[THE REQUEST]: The records below hold a stretch from the line with "ground = bmesh.new()" through the line with "if empty is"; return exactly those lines, ends included, and nothing more.

[TASK DATA]:
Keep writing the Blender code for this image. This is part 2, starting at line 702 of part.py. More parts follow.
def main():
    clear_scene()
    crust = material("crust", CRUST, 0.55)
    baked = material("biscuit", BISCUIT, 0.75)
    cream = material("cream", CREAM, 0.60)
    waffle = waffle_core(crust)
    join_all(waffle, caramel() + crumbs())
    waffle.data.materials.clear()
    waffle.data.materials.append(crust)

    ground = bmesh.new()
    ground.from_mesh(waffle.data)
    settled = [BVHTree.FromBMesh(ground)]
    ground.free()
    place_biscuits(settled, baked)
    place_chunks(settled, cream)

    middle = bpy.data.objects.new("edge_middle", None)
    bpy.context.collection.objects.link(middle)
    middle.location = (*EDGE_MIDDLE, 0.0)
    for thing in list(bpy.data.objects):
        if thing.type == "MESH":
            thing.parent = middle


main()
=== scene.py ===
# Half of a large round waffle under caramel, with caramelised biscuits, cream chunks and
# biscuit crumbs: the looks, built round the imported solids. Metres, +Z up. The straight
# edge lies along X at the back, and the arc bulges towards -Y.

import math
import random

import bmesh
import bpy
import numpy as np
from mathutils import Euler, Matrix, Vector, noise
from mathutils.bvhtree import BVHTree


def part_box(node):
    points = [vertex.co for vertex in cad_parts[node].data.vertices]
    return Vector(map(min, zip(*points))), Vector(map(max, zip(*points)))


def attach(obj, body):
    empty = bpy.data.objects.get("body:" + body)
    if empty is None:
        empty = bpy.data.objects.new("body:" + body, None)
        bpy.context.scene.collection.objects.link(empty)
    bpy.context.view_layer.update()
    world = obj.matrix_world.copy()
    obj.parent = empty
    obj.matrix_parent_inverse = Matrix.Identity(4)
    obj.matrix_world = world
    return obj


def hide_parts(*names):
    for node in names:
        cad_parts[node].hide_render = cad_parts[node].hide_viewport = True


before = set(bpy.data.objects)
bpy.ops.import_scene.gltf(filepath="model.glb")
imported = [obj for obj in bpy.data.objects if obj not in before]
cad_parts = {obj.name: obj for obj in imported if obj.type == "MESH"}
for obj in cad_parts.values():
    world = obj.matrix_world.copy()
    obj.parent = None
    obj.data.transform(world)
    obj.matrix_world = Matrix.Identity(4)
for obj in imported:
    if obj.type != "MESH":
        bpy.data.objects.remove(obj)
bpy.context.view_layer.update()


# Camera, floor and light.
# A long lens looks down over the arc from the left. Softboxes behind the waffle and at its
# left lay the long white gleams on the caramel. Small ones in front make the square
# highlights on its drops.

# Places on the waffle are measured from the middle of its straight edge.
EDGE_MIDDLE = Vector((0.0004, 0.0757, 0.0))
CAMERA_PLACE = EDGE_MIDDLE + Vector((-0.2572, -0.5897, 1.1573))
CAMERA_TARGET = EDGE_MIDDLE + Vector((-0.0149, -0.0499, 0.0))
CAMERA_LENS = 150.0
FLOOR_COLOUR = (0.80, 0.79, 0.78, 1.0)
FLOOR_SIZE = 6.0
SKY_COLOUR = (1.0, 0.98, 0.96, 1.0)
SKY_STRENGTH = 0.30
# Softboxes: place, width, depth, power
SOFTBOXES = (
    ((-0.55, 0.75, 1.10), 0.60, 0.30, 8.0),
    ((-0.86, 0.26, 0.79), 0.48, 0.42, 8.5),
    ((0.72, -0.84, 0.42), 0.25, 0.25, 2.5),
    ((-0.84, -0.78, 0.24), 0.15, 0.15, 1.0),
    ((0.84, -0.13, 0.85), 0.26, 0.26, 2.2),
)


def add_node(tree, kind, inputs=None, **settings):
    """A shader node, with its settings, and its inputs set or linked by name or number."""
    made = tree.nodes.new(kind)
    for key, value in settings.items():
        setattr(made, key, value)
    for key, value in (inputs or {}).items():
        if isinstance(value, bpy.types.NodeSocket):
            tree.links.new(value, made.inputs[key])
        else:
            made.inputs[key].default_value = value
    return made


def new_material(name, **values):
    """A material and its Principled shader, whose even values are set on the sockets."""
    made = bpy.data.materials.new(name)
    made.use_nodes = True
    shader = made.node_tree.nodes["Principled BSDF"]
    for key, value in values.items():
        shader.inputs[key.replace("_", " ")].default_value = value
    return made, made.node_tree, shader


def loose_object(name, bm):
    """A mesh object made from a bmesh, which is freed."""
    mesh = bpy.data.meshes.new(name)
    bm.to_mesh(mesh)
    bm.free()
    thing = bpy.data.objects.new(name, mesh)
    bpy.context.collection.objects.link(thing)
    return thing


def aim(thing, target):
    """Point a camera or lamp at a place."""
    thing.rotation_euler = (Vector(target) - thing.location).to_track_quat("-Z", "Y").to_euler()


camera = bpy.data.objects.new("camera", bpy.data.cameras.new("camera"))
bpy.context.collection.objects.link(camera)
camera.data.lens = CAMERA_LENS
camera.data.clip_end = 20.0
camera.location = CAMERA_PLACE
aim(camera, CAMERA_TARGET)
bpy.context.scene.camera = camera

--

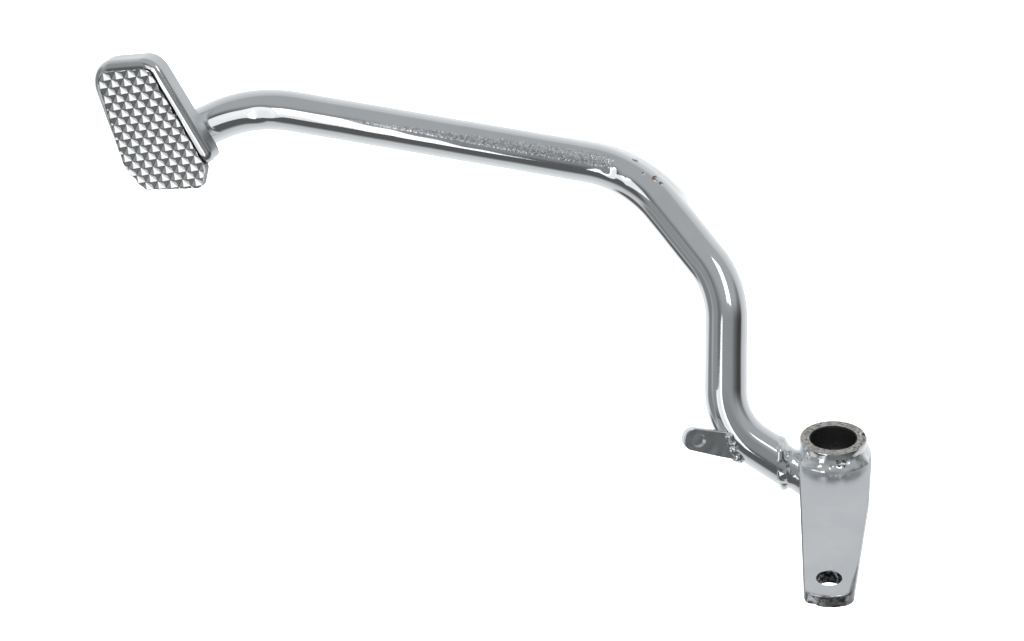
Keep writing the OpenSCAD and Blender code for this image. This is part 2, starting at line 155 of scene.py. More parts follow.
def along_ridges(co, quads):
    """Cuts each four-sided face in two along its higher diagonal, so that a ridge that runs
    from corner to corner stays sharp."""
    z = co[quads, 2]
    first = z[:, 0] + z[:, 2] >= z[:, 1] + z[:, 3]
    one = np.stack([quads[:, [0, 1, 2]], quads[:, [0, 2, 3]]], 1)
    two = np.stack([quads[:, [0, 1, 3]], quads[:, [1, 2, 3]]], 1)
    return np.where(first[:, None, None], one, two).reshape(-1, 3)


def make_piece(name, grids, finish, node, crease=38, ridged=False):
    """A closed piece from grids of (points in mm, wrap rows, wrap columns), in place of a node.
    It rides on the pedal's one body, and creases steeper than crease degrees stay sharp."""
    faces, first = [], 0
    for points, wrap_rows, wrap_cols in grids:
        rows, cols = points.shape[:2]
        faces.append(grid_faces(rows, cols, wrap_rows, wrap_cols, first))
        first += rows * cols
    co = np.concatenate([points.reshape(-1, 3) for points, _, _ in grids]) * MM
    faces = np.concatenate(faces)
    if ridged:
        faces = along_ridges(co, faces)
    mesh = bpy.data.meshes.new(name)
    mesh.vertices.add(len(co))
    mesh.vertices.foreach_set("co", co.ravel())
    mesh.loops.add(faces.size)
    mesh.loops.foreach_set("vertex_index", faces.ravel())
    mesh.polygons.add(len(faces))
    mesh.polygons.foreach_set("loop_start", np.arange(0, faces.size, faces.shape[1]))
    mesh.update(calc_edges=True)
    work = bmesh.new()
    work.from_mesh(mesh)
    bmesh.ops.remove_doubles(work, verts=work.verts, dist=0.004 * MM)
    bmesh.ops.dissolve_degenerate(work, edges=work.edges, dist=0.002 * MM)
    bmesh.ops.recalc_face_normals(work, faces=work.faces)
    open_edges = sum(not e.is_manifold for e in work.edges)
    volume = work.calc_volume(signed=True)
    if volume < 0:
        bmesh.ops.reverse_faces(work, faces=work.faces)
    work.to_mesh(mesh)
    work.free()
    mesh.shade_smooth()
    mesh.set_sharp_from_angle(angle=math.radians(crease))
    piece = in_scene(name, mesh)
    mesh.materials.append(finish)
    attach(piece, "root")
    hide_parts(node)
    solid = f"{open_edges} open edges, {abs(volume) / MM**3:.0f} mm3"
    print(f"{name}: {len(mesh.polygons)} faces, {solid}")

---

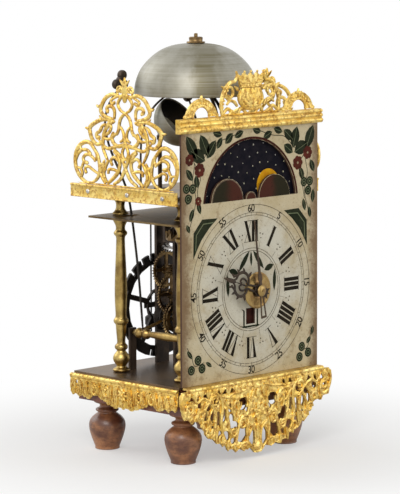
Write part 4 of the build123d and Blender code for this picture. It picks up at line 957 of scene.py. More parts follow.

[FULL ANSWER]:
    ground = bmesh.new()
    ground.from_mesh(waffle.data)
    settled = [BVHTree.FromBMesh(ground)]
    ground.free()
    place_biscuits(settled, baked)
    place_chunks(settled, cream)

    middle = bpy.data.objects.new("edge_middle", None)
    bpy.context.collection.objects.link(middle)
    middle.location = (*EDGE_MIDDLE, 0.0)
    for thing in list(bpy.data.objects):
        if thing.type == "MESH":
            thing.parent = middle


main()
=== scene.py ===
# Half of a large round waffle under caramel, with caramelised biscuits, cream chunks and
# biscuit crumbs: the looks, built round the imported solids. Metres, +Z up. The straight
# edge lies along X at the back, and the arc bulges towards -Y.

import math
import random

import bmesh
import bpy
import numpy as np
from mathutils import Euler, Matrix, Vector, noise
from mathutils.bvhtree import BVHTree


def part_box(node):
    points = [vertex.co for vertex in cad_parts[node].data.vertices]
    return Vector(map(min, zip(*points))), Vector(map(max, zip(*points)))


def attach(obj, body):
    empty = bpy.data.objects.get("body:" + body)
    if empty is None:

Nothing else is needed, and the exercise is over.